The Ground Operations That Aren’t Happening
Speculation about imminent Pentagon ground operations lacks factual foundation in available military reporting as of day 30. The American force posture remains overwhelmingly naval and aerial, with over 30 ships concentrated in regional waters and no amphibious assault preparations visible in open-source intelligence. Defense Secretary Hegseth’s public statements emphasize sustaining the current air campaign indefinitely rather than transitioning to boots-on-the-ground invasion. The Iraq 2003 model, with its massive ground troop deployments and occupation forces, finds no parallel in current operations. American military leadership learned costly lessons about Middle Eastern ground wars over two decades, lessons that apparently inform current restraint despite overwhelming conventional superiority that could support a land invasion if ordered.

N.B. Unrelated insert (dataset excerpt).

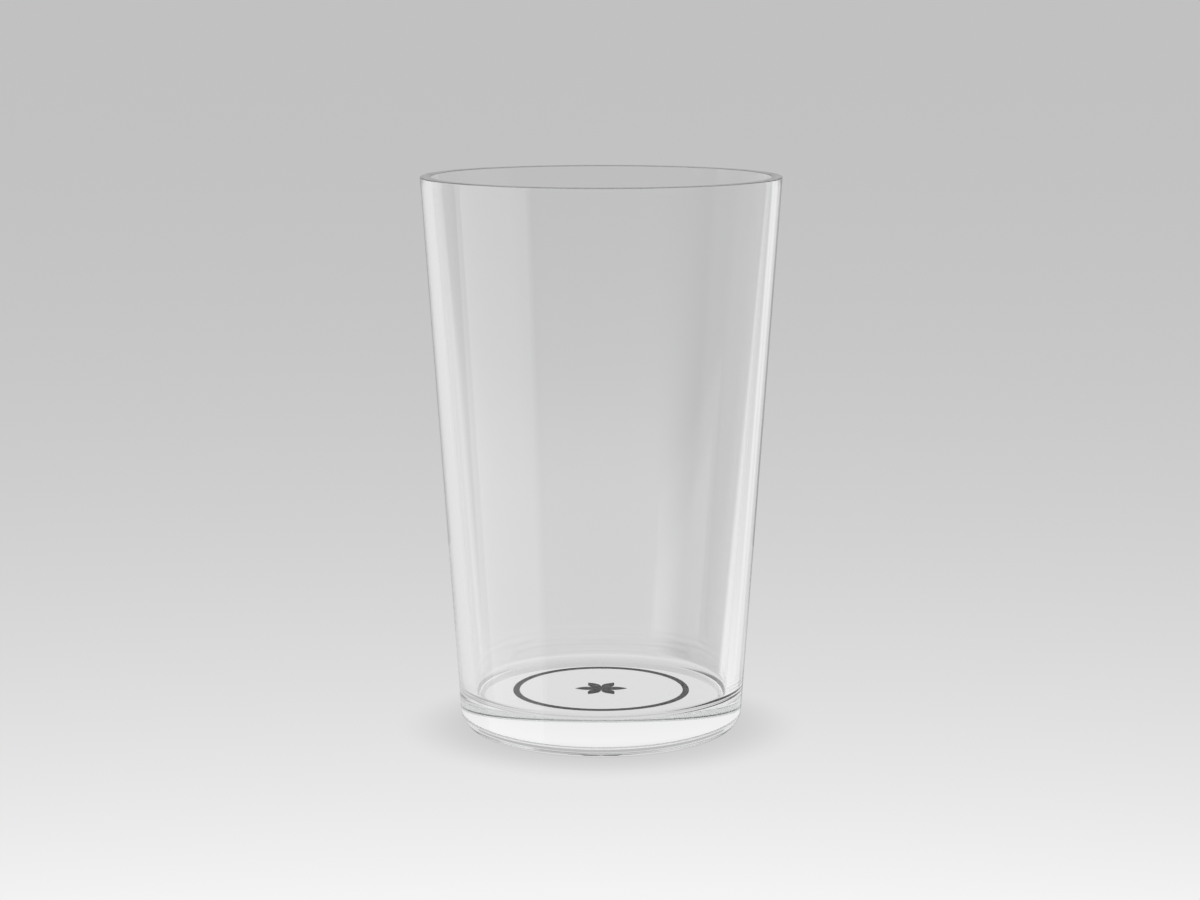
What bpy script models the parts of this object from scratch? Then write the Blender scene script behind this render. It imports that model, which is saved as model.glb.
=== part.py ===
"""A conical pint glass: one moulded glass body and the enamel print fired onto its floor.

Metres, +Z up. The origin is the centre of the foot, on the plane that the glass stands on.
"""

import math

import bmesh
import bpy

# Driving dimensions.
HEIGHT = 0.139
RIM_RADIUS = 0.0446  # outer face of the wall, carried up to the rim plane
BASE_RADIUS = 0.03515  # outer face of the wall, carried down to the table plane
RIM_WALL = 0.0027  # wall thickness at the rim, along the radius
FLOOR_WALL = 0.0040  # wall thickness at the floor, along the radius
FLOOR_HEIGHT = 0.00965  # top of the thick glass floor
LIP_ROUNDING = 0.00025  # polished edges of the lip, leaving a flat between them
FLOOR_FILLET = 0.0025  # inside corner between wall and floor
HEEL_ROUNDING = 0.0053  # outside corner between wall and foot
INK_THICKNESS = 0.0001
INK_GAP = 0.00002  # between the flat floor and the flat underside of the ink
RING_OUTER_RADIUS = 0.0223
RING_WIDTH = 0.0016
ROSETTE_RADIUS = 0.0065
ROSETTE_HUB_RADIUS = 0.0013
PETAL_COUNT = 6
PETAL_WIDTH = 0.0021

# How finely round shapes are cut.
BODY_SEGMENTS = 72
RING_SEGMENTS = 96
ARC_STEP = math.radians(11.0)
PETAL_STEPS = 12
SHARP_ANGLE = math.radians(30.0)
MERGE_DISTANCE = 1e-6

GLASS_COLOUR = (0.95, 0.96, 0.96, 1.0)
GLASS_IOR = 1.51
INK_COLOUR = (0.075, 0.075, 0.077, 1.0)
INK_ROUGHNESS = 0.35


def clear_scene():
    for obj in list(bpy.data.objects):
        bpy.data.objects.remove(obj)


def glass_material():
    """Clear soda-lime glass."""
    material = bpy.data.materials.new("clear_glass")
    material.use_nodes = True
    shader = material.node_tree.nodes["Principled BSDF"]
    shader.inputs["Base Color"].default_value = GLASS_COLOUR
    shader.inputs["Roughness"].default_value = 0.0
    shader.inputs["Metallic"].default_value = 0.0
    shader.inputs["IOR"].default_value = GLASS_IOR
    shader.inputs["Transmission Weight"].default_value = 1.0
    return material


def ink_material():
    """Dark grey ceramic ink, fired to a soft gloss."""
    material = bpy.data.materials.new("enamel_ink")
    material.use_nodes = True
    shader = material.node_tree.nodes["Principled BSDF"]
    shader.inputs["Base Color"].default_value = INK_COLOUR
    shader.inputs["Roughness"].default_value = INK_ROUGHNESS
    shader.inputs["Metallic"].default_value = 0.0
    return material


def corner_arc(before, corner, after, radius):
    """Points of the arc that rounds a corner between two straight lines, in order."""
    arms = []
    for end in (before, after):
        run, rise = end[0] - corner[0], end[1] - corner[1]
        length = math.hypot(run, rise)
        arms.append((run / length, rise / length))
    (ax, az), (bx, bz) = arms
    opening = math.acos(ax * bx + az * bz)
    tangent_run = radius / math.tan(opening / 2)
    centre_run = radius / math.sin(opening / 2)
    middle_x, middle_z = ax + bx, az + bz
    middle_length = math.hypot(middle_x, middle_z)
    centre_x = corner[0] + middle_x / middle_length * centre_run
    centre_z = corner[1] + middle_z / middle_length * centre_run
    start = math.atan2(corner[1] + az * tangent_run - centre_z, corner[0] + ax * tangent_run - centre_x)
    stop = math.atan2(corner[1] + bz * tangent_run - centre_z, corner[0] + bx * tangent_run - centre_x)
    turn = math.remainder(stop - start, 2 * math.pi)
    steps = math.ceil(abs(turn) / ARC_STEP)
    angles = [start + turn * step / steps for step in range(steps + 1)]
    return [(centre_x + radius * math.cos(a), centre_z + radius * math.sin(a)) for a in angles]


def rounded_outline(corners):
    """Points (radius, height) of an outline given as corners (radius, height, rounding). Its ends stay sharp."""
    points = [corners[0][:2]]
    for before, corner, after in zip(corners, corners[1:], corners[2:]):
        points += corner_arc(before[:2], corner[:2], after[:2], corner[2])
    points.append(corners[-1][:2])
    return points


def glass_outline():
    """Half section of the glass: from the middle of its floor up the inside and down the outside."""
    wall_slope = (RIM_RADIUS - BASE_RADIUS) / HEIGHT
    inner_floor_radius = BASE_RADIUS + wall_slope * FLOOR_HEIGHT - FLOOR_WALL
    return rounded_outline(
        [
            (0.0, FLOOR_HEIGHT, 0.0),
            (inner_floor_radius, FLOOR_HEIGHT, FLOOR_FILLET),
            (RIM_RADIUS - RIM_WALL, HEIGHT, LIP_ROUNDING),
            (RIM_RADIUS, HEIGHT, LIP_ROUNDING),
            (BASE_RADIUS, 0.0, HEEL_ROUNDING),
            (0.0, 0.0, 0.0),
        ]
    )


def add_part(name, mesh, material):
    mesh.materials.append(material)
    mesh.shade_smooth()
    mesh.set_sharp_from_angle(angle=SHARP_ANGLE)
    obj = bpy.data.objects.new(name, mesh)
    bpy.context.scene.collection.objects.link(obj)
    return obj


def glass_body(material):
    """The whole glass, turned from its half section."""
    shape = bmesh.new()
    points = [shape.verts.new((radius, 0.0, height)) for radius, height in glass_outline()]
    edges = [shape.edges.new(pair) for pair in zip(points, points[1:])]
    bmesh.ops.spin(
        shape,
        geom=points + edges,
        cent=(0.0, 0.0, 0.0),
        axis=(0.0, 0.0, 1.0),
        angle=2 * math.pi,
        steps=BODY_SEGMENTS,
        use_merge=True,
    )
    bmesh.ops.remove_doubles(shape, verts=shape.verts, dist=MERGE_DISTANCE)
    bmesh.ops.recalc_face_normals(shape, faces=shape.faces)
    mesh = bpy.data.meshes.new("glass_body")
    shape.to_mesh(mesh)
    shape.free()
    return add_part("glass_body", mesh, material)


def ink_layer(name, loops, material):
    """A flat layer of ink on the floor. One loop makes a patch, two loops make the ring between them."""
    bottom = FLOOR_HEIGHT + INK_GAP
    shape = bmesh.new()
    edges = []
    for loop in loops:
        points = [shape.verts.new((x, y, bottom)) for x, y in loop]
        edges += [shape.edges.new(pair) for pair in zip(points, points[1:] + points[:1])]
    if len(loops) == 1:
        faces = bmesh.ops.contextual_create(shape, geom=edges)["faces"]
    else:
        faces = bmesh.ops.bridge_loops(shape, edges=edges)["faces"]
    raised = bmesh.ops.extrude_face_region(shape, geom=faces, use_keep_orig=True)["geom"]
    lifted = [item for item in raised if isinstance(item, bmesh.types.BMVert)]
    bmesh.ops.translate(shape, verts=lifted, vec=(0.0, 0.0, INK_THICKNESS))
    bmesh.ops.recalc_face_normals(shape, faces=shape.faces)
    mesh = bpy.data.meshes.new(name)
    shape.to_mesh(mesh)
    shape.free()
    return add_part(name, mesh, material)


def circle(radius, segments):
    angles = [2 * math.pi * step / segments for step in range(segments)]
    return [(radius * math.cos(a), radius * math.sin(a)) for a in angles]


def rosette_outline():
    """One loop round a small hub and its leaf-shaped petals."""
    outline = []
    for petal in range(PETAL_COUNT):
        direction = 2 * math.pi * petal / PETAL_COUNT
        root = math.sqrt(ROSETTE_HUB_RADIUS**2 - (ROSETTE_HUB_RADIUS / 2) ** 2)
        length = ROSETTE_RADIUS - root
        for side, steps in ((-1, range(PETAL_STEPS)), (1, range(PETAL_STEPS, 0, -1))):
            for step in steps:
                share = step / PETAL_STEPS
                along = root + length * share
                bulge = math.sin(math.pi * share) * PETAL_WIDTH / 2
                across = side * (bulge + ROSETTE_HUB_RADIUS / 2 * (1 - share))
                outline.append(
                    (
                        along * math.cos(direction) - across * math.sin(direction),
                        along * math.sin(direction) + across * math.cos(direction),
                    )
                )
    return outline


def main():
    clear_scene()
    glass = glass_material()
    ink = ink_material()
    glass_body(glass)
    ring_loops = [
        circle(RING_OUTER_RADIUS, RING_SEGMENTS),
        circle(RING_OUTER_RADIUS - RING_WIDTH, RING_SEGMENTS),
    ]
    ink_layer("print_ring", ring_loops, ink)
    ink_layer("print_rosette", [rosette_outline()], ink)


main()
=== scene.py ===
"""The looks of a pint glass: fine turned glass, enamel print, floor, studio and camera.

Metres, +Z up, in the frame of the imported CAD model. The origin is the centre of the foot.
"""

import math

import bmesh
import bpy
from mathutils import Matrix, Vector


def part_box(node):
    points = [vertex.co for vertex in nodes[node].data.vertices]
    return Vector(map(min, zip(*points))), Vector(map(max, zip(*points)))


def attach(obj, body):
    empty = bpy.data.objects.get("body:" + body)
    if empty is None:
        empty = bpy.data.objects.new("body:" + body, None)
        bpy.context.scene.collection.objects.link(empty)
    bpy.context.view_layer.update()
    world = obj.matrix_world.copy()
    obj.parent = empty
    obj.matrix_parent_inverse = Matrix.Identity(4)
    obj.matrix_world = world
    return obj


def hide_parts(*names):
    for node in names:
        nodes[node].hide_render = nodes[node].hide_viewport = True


# Fineness of the turned pieces.
TURN_SEGMENTS = 256
ROW_LENGTH = 0.0025  # longest straight row of faces along an outline
ARC_SPLITS = 4  # rows put in for each row of a CAD arc
SAME_CHORD = 0.02  # two CAD rows this equal in length, as a share, lie on one arc
ON_PLANE = 1e-7
PLACE_DIGITS = 7  # decimals that tell one CAD point from another
MERGE_DISTANCE = 1e-6
SHARP_ANGLE = math.radians(40.0)

# The fired print.
INK_SINK = 0.00001  # it reaches this far into the glass, so that the two are bonded
INK_EDGE = 0.00003  # bevel of its top edge

# Camera, in heights of the glass.
CAMERA_DISTANCE = 5.0176
CAMERA_HEIGHT = 1.3233
CAMERA_ASIDE = -0.0021
CAMERA_PITCH = math.radians(9.229)
CAMERA_LENS = 84.8
CAMERA_NEAR = 0.01  # metres
SENSOR_WIDTH = 36.0

# How often light may turn inside the glass.
GLASS_BOUNCES = 40
TRANSPARENT_BOUNCES = 16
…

What Victory Looks Like Remains Undefined
The fundamental question haunting Operation Epic Fury is what comes after air superiority. Khamenei is dead, the Iranian navy destroyed, IRGC leadership decimated, and missile production disrupted, yet Tehran continues fighting with asymmetric tools that airstrikes cannot eliminate. Iran’s March 27 base attack demonstrated that degraded capabilities differ from defeated capabilities. Trump’s mid-March ultimatum threatening power plant strikes was quietly postponed, suggesting recognition that escalation has limits. Iranian officials reject negotiations while promising infrastructure retaliation and Hormuz disruptions that could crater global energy markets. The 50-year shadow war between America and Iran’s theocratic regime reaches its violent climax, but climaxes do not guarantee conclusions, only new chapters written in blood and miscalculation.